To put it simply, once I finished with the movie, I just could not had enough. I just had my first ‘high’ of knowledge. The first thing I did right after was to buy A Beautiful Mind, the book. And there you are, in front of me hundreds of pages of excitement, passion, thrillers, happiness, sadness and all the words that ever existed. It just confirmed me once and for all that knowledge itself is a life to live; no more turning back.

Like any drug addict who just could not have enough of the ‘high’, I started reading Einstein’s, Feynman’s, Paul Davies’s, Hawking’s and many more only to read the same stories about passion for knowledge. But, instead of being typical, such a repetition only reinforced my perspective on knowledge and ACADEMIA. No more ambiguity I would say, either you have it or not (of the culture of knowledge).

By this time some of you might say, “Aah! This is when he first became a secularist, or western idolizer”. Wait, do not be a typical Malay la you, please do not come to any conclusion yet. In fact, in 6 years time I would then had my ‘religious knowledge’ illumination when I started to read Naqshbandi’s books and attended quite regularly the dzikir in London. But later.

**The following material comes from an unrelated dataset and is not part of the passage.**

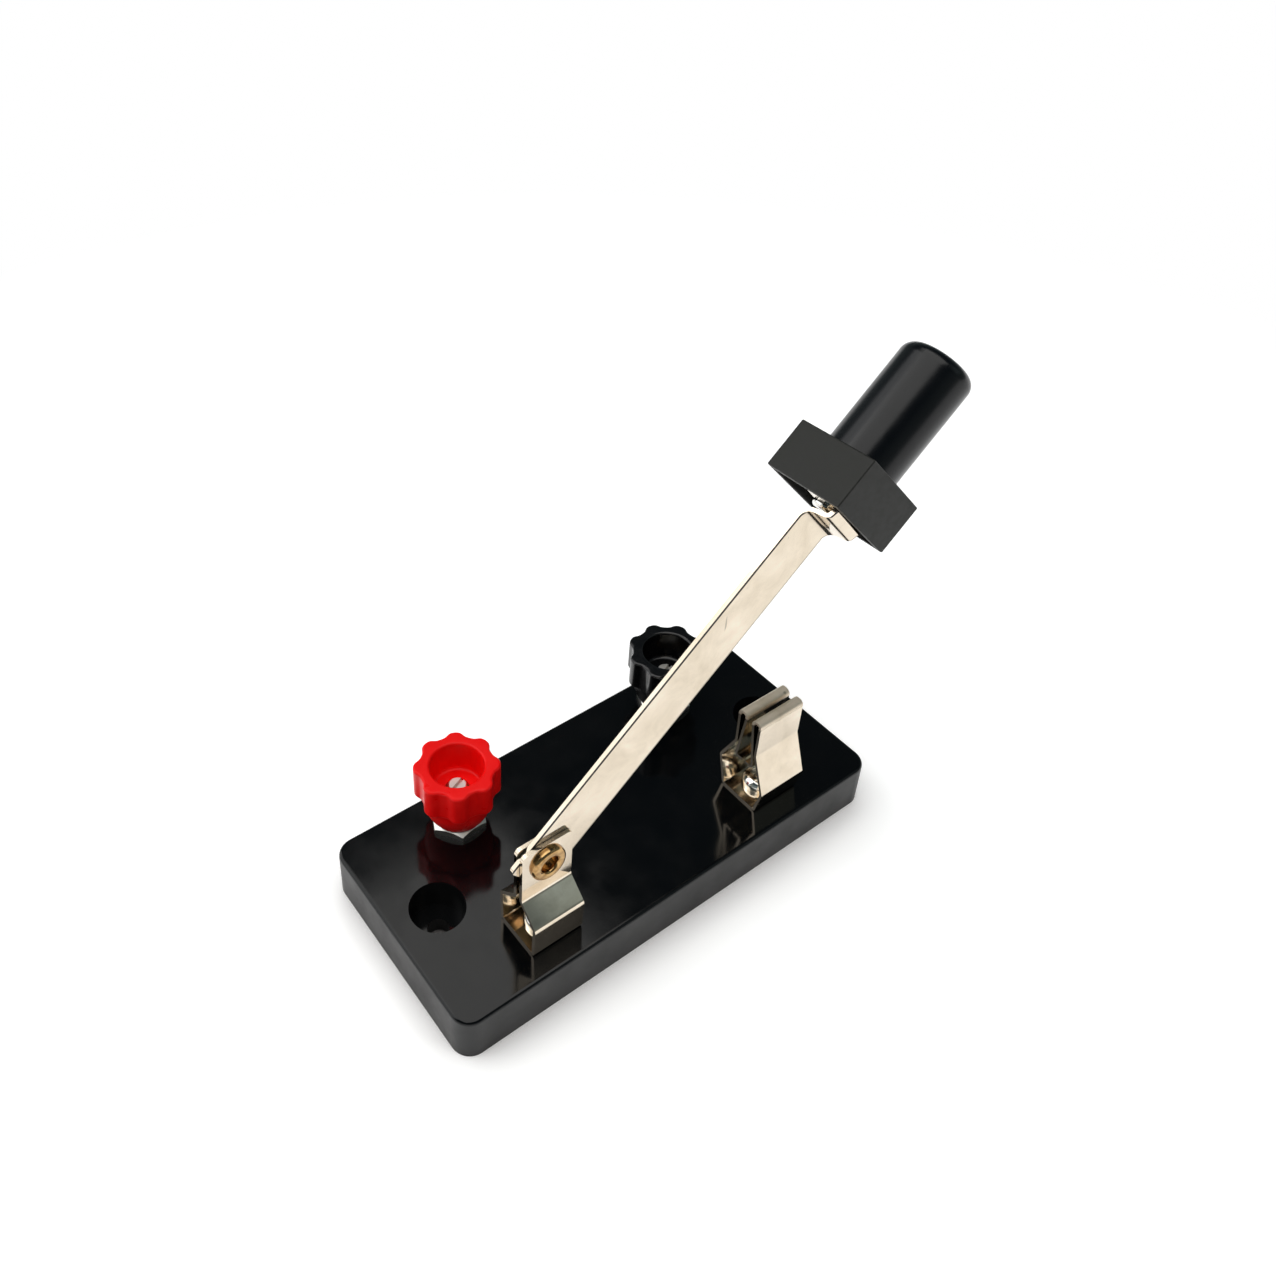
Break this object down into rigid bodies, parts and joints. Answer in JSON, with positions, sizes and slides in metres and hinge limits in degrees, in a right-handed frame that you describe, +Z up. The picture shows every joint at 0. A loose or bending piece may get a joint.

Beside the popular science books as mentioned above, I also started buying books about engineering. The first book that I bought was the Design of Steel Structures by Gaylord and Gaylord. And then, as I believed it was a Divine Intervention, I received a complementary set from a book’s company in Singapore which among them, my most precious book on finite element method, a numerical technique which now becomes my specialty, Klaus Jurgen Bathe’s Finite Element Procedures. But reading these books for the first time only plunged me into another dimension of ignorance hence the birth of my own quote “the more I know, the less I knew”. My journey had just started.

To be continued……….

3 comments:

Dr. Bentara said...

I am enlightened as well!

Please continue.

ijad said...

"surely you're joking, Mr.Airil!"

Airilsametok said...

Dr Ben: I'm honored
Ijad: Hahaha...an honour as well. To all readers, what Ijad is referring to is the book by Richard Feynman, "surely you're joking, Mr Feynman".